* TASK BRIEF
Restate, exactly and only, the lines from the first through the line containing "foot_gusset_h = 300; // [260:10:340]".

*** AVAILABLE DATA ***

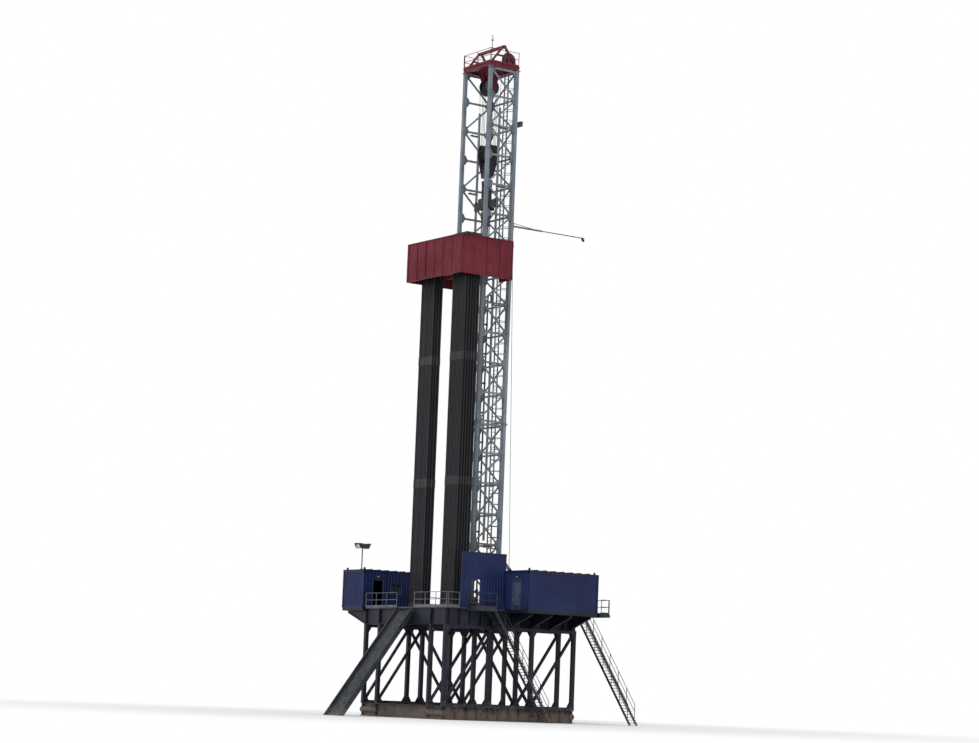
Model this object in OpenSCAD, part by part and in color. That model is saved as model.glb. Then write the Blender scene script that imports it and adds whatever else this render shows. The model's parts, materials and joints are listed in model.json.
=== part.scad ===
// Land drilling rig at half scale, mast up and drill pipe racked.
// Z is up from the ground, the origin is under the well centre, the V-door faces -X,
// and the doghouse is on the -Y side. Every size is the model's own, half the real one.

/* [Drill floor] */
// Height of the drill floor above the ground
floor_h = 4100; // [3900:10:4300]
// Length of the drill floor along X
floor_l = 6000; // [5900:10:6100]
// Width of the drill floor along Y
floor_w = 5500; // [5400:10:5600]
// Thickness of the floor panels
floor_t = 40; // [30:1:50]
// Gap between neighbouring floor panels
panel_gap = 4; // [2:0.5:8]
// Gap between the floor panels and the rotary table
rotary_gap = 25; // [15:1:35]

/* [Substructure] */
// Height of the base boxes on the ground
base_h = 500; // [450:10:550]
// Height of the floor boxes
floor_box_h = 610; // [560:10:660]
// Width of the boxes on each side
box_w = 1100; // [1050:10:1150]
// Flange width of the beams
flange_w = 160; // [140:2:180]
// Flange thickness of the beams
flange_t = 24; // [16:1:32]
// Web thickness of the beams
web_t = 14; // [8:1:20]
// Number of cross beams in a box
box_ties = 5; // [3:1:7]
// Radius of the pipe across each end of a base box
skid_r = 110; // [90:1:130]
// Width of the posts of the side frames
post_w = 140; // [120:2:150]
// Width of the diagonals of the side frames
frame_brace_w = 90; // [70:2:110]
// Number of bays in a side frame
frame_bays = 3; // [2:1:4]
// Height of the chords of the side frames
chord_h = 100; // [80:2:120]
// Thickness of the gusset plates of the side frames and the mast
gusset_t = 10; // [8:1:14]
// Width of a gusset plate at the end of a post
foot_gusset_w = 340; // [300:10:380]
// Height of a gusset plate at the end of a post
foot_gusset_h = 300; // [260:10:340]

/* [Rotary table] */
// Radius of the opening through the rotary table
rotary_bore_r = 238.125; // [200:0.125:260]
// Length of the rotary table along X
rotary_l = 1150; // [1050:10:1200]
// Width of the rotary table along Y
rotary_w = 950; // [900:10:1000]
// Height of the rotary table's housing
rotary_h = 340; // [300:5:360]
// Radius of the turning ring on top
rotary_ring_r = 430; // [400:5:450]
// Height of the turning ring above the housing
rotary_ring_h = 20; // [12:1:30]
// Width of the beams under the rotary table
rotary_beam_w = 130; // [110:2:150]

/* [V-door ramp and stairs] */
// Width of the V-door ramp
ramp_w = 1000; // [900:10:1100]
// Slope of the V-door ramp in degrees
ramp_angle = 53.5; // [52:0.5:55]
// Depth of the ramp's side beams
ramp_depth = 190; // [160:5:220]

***

* EXERCISE ANSWER
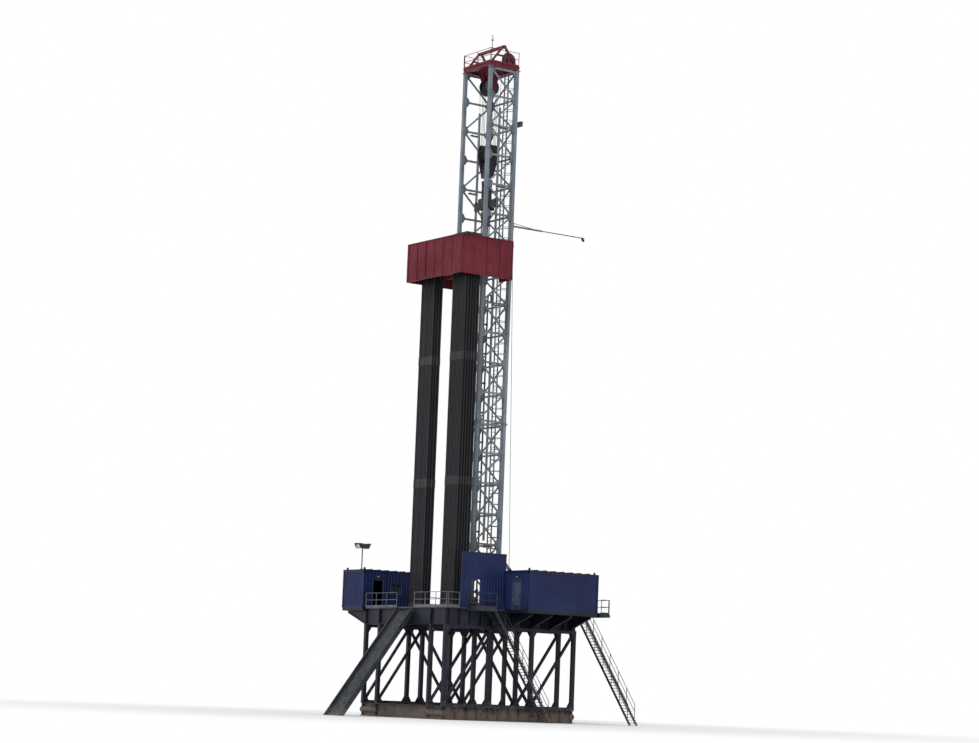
Model this object in OpenSCAD, part by part and in color. That model is saved as model.glb. Then write the Blender scene script that imports it and adds whatever else this render shows. The model's parts, materials and joints are listed in model.json.
=== part.scad ===
// Land drilling rig at half scale, mast up and drill pipe racked.
// Z is up from the ground, the origin is under the well centre, the V-door faces -X,
// and the doghouse is on the -Y side. Every size is the model's own, half the real one.

/* [Drill floor] */
// Height of the drill floor above the ground
floor_h = 4100; // [3900:10:4300]
// Length of the drill floor along X
floor_l = 6000; // [5900:10:6100]
// Width of the drill floor along Y
floor_w = 5500; // [5400:10:5600]
// Thickness of the floor panels
floor_t = 40; // [30:1:50]
// Gap between neighbouring floor panels
panel_gap = 4; // [2:0.5:8]
// Gap between the floor panels and the rotary table
rotary_gap = 25; // [15:1:35]

/* [Substructure] */
// Height of the base boxes on the ground
base_h = 500; // [450:10:550]
// Height of the floor boxes
floor_box_h = 610; // [560:10:660]
// Width of the boxes on each side
box_w = 1100; // [1050:10:1150]
// Flange width of the beams
flange_w = 160; // [140:2:180]
// Flange thickness of the beams
flange_t = 24; // [16:1:32]
// Web thickness of the beams
web_t = 14; // [8:1:20]
// Number of cross beams in a box
box_ties = 5; // [3:1:7]
// Radius of the pipe across each end of a base box
skid_r = 110; // [90:1:130]
// Width of the posts of the side frames
post_w = 140; // [120:2:150]
// Width of the diagonals of the side frames
frame_brace_w = 90; // [70:2:110]
// Number of bays in a side frame
frame_bays = 3; // [2:1:4]
// Height of the chords of the side frames
chord_h = 100; // [80:2:120]
// Thickness of the gusset plates of the side frames and the mast
gusset_t = 10; // [8:1:14]
// Width of a gusset plate at the end of a post
foot_gusset_w = 340; // [300:10:380]
// Height of a gusset plate at the end of a post
foot_gusset_h = 300; // [260:10:340]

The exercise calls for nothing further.